### Problem details
Below are several entries. Transcribe exactly those lines that fall from the one with "const holder = buildHolder();" through the one with "before = set(bpy.data.objects)", end lines included.

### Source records
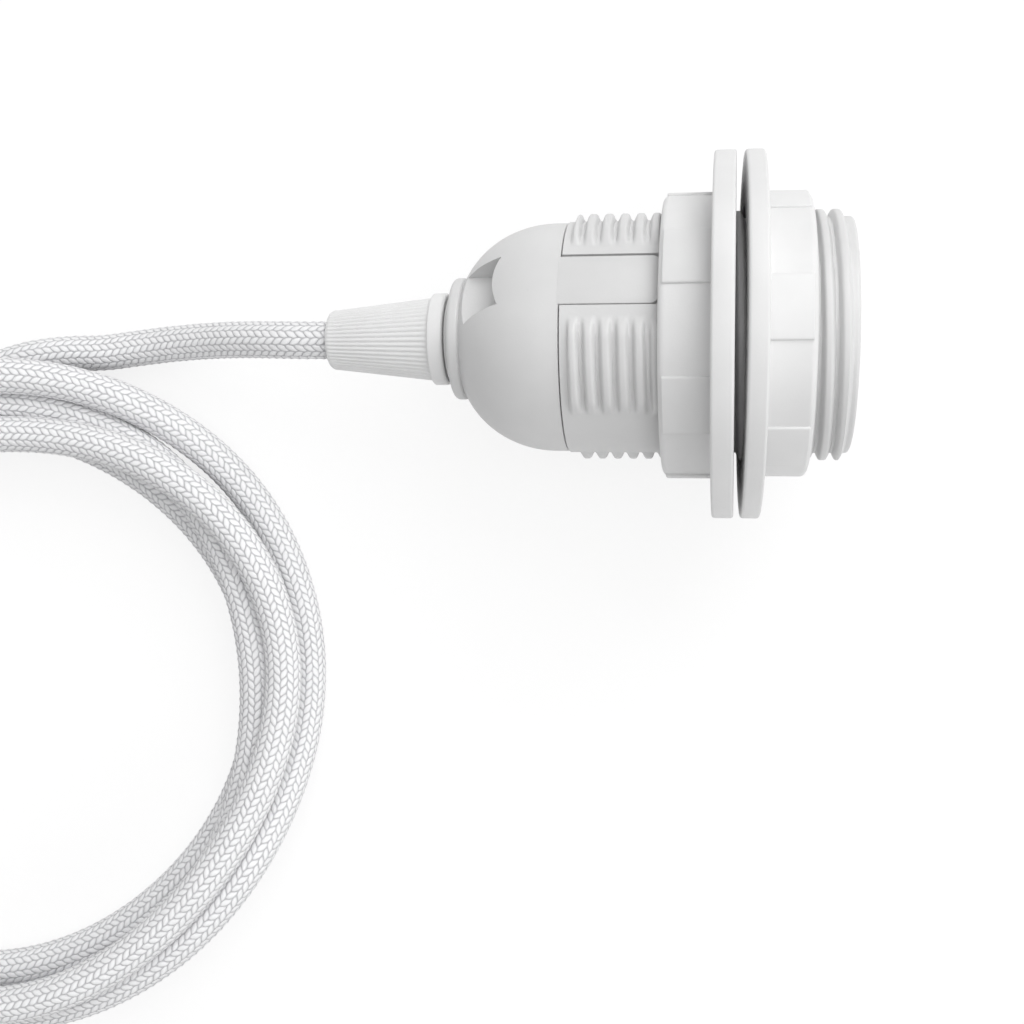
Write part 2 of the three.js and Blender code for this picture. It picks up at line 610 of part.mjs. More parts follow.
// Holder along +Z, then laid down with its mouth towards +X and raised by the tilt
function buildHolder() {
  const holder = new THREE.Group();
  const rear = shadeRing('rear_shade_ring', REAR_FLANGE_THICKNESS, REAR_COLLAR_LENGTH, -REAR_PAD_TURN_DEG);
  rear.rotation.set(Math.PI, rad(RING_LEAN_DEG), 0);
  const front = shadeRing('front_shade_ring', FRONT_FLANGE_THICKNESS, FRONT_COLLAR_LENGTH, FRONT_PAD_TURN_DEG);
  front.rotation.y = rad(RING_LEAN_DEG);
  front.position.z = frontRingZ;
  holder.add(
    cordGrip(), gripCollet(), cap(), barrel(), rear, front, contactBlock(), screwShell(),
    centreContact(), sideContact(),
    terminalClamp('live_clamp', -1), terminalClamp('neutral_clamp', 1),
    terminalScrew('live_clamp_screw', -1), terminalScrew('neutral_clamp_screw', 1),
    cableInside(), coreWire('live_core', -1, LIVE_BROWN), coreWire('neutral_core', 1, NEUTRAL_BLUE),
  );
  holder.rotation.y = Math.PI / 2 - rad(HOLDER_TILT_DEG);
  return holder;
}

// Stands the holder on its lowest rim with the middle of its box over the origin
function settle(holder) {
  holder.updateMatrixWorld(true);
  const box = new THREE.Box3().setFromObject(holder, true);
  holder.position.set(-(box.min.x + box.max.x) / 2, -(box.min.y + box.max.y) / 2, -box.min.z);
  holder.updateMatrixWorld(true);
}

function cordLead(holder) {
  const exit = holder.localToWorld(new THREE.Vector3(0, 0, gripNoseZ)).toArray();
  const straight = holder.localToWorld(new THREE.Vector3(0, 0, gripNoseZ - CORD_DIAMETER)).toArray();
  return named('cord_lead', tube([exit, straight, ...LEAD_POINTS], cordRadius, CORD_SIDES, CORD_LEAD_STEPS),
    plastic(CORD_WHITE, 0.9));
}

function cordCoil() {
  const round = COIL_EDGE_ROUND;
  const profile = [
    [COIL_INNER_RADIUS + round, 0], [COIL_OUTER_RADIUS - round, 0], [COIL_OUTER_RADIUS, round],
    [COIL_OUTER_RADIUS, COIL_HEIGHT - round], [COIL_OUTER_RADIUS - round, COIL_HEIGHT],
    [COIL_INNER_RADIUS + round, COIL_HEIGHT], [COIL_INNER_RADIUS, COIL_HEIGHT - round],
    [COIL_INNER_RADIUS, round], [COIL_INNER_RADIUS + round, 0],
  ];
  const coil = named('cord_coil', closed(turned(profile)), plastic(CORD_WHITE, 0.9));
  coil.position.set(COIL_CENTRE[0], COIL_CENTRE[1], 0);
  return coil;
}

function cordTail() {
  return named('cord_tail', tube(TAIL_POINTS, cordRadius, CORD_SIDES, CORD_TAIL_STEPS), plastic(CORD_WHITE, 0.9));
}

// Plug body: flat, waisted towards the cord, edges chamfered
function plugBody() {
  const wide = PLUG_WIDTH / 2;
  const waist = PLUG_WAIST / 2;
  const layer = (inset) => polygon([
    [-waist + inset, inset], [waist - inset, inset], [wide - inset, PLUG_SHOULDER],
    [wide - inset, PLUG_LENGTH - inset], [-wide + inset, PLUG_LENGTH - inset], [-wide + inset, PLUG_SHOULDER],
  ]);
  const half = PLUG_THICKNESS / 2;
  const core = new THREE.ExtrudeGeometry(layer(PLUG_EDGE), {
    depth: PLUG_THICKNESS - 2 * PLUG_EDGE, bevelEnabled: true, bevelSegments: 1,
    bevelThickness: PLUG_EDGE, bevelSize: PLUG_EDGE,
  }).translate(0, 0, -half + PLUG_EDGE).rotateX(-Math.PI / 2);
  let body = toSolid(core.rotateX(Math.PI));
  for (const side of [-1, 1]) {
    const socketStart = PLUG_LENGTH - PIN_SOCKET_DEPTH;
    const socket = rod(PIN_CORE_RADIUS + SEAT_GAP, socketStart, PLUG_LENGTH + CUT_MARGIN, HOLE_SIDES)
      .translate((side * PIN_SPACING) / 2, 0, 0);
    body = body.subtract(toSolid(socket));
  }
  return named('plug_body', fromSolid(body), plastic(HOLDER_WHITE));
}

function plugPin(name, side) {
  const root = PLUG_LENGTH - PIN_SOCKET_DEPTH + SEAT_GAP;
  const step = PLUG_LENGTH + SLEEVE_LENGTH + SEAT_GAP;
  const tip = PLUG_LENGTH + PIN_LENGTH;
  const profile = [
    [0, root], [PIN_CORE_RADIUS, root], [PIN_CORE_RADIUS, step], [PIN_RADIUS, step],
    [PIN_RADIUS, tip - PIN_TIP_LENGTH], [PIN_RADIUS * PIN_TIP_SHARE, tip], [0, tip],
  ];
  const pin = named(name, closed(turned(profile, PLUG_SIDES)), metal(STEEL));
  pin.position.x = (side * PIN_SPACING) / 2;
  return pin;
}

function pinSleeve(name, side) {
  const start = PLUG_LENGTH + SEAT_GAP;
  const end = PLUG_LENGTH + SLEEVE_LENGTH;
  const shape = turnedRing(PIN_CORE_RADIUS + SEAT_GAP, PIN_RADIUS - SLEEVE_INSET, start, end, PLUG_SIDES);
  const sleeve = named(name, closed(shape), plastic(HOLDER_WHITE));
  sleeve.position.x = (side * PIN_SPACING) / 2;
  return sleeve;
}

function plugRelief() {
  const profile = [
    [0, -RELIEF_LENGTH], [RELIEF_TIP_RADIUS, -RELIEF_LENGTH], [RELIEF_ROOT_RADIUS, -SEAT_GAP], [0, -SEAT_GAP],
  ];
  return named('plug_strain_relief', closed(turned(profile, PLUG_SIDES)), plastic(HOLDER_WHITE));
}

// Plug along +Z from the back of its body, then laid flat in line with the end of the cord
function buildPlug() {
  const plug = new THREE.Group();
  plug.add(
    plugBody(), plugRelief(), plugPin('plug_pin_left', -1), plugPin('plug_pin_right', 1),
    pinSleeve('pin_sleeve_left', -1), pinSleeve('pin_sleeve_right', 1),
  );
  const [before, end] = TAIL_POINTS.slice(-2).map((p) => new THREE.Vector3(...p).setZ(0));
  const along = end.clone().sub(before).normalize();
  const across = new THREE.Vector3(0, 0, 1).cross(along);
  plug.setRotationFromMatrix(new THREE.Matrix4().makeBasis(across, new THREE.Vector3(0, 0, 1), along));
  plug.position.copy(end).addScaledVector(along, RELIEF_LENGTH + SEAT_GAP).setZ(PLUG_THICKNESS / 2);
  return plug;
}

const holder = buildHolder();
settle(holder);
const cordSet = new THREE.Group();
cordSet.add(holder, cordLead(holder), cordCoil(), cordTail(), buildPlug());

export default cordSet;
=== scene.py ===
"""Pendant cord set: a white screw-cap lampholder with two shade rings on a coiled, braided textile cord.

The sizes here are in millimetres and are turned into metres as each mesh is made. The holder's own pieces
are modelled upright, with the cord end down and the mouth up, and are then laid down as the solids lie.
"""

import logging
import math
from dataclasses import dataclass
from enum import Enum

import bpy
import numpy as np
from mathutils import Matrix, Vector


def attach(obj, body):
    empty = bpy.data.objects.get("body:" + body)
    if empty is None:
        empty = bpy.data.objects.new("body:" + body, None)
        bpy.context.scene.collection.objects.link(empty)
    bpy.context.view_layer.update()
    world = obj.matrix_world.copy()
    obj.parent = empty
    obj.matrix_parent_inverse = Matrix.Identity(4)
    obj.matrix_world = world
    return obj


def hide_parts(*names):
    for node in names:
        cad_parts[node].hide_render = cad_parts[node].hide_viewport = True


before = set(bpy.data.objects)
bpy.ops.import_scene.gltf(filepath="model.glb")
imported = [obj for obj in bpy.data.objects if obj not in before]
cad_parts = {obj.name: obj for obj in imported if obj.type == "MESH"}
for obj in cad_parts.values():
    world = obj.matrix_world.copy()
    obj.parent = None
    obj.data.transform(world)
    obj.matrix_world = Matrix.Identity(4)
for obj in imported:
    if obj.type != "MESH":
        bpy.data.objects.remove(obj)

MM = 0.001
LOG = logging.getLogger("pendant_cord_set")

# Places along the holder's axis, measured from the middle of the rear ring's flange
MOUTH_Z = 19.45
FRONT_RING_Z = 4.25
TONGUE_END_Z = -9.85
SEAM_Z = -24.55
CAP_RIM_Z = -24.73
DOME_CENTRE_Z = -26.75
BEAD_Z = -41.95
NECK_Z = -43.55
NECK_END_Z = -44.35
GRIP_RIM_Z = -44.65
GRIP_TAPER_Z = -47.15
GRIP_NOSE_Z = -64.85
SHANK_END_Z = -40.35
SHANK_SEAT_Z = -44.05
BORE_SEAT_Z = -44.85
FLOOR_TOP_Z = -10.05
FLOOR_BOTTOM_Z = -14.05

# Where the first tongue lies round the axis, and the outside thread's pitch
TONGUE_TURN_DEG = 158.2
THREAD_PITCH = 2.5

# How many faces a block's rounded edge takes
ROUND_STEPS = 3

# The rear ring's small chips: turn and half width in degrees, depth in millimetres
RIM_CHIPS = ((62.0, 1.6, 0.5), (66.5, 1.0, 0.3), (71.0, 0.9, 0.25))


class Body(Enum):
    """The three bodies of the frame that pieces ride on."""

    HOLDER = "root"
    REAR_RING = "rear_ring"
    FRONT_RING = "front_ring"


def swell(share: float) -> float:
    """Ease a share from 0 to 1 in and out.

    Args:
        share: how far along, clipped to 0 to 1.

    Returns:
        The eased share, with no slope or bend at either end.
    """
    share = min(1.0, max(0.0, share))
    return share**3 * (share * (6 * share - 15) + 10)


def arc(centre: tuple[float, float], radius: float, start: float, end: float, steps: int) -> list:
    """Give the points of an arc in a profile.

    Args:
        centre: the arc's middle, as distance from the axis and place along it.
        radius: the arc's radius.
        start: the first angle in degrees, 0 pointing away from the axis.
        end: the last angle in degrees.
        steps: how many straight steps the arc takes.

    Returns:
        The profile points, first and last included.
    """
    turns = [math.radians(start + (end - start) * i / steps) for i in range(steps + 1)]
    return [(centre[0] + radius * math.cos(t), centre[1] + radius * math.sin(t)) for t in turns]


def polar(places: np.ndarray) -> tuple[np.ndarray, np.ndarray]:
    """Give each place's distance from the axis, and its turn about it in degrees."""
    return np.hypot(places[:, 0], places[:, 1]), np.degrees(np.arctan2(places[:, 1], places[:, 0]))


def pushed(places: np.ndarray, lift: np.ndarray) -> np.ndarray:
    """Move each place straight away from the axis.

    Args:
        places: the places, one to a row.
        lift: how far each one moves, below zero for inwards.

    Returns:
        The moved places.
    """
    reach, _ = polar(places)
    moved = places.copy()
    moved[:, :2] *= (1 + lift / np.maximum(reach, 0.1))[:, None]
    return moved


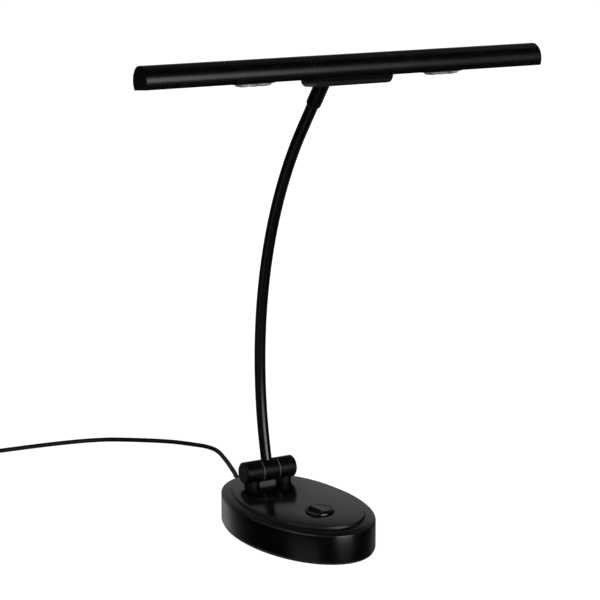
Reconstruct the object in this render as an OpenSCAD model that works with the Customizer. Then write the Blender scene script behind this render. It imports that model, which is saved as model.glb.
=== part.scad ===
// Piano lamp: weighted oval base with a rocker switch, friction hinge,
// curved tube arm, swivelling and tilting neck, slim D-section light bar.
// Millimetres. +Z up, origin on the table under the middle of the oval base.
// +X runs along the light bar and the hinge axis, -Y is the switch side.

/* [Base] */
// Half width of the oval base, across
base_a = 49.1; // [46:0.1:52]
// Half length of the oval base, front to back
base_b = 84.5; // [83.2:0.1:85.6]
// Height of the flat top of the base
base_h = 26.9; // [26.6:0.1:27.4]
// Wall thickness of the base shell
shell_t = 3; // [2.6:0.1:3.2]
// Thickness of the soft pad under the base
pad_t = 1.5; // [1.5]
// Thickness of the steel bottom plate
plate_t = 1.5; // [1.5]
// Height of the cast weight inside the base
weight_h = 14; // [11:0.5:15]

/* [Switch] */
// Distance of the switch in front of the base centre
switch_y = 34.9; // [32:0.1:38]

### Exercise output
const holder = buildHolder();
settle(holder);
const cordSet = new THREE.Group();
cordSet.add(holder, cordLead(holder), cordCoil(), cordTail(), buildPlug());

export default cordSet;
=== scene.py ===
"""Pendant cord set: a white screw-cap lampholder with two shade rings on a coiled, braided textile cord.

The sizes here are in millimetres and are turned into metres as each mesh is made. The holder's own pieces
are modelled upright, with the cord end down and the mouth up, and are then laid down as the solids lie.
"""

import logging
import math
from dataclasses import dataclass
from enum import Enum

import bpy
import numpy as np
from mathutils import Matrix, Vector


def attach(obj, body):
    empty = bpy.data.objects.get("body:" + body)
    if empty is None:
        empty = bpy.data.objects.new("body:" + body, None)
        bpy.context.scene.collection.objects.link(empty)
    bpy.context.view_layer.update()
    world = obj.matrix_world.copy()
    obj.parent = empty
    obj.matrix_parent_inverse = Matrix.Identity(4)
    obj.matrix_world = world
    return obj


def hide_parts(*names):
    for node in names:
        cad_parts[node].hide_render = cad_parts[node].hide_viewport = True


before = set(bpy.data.objects)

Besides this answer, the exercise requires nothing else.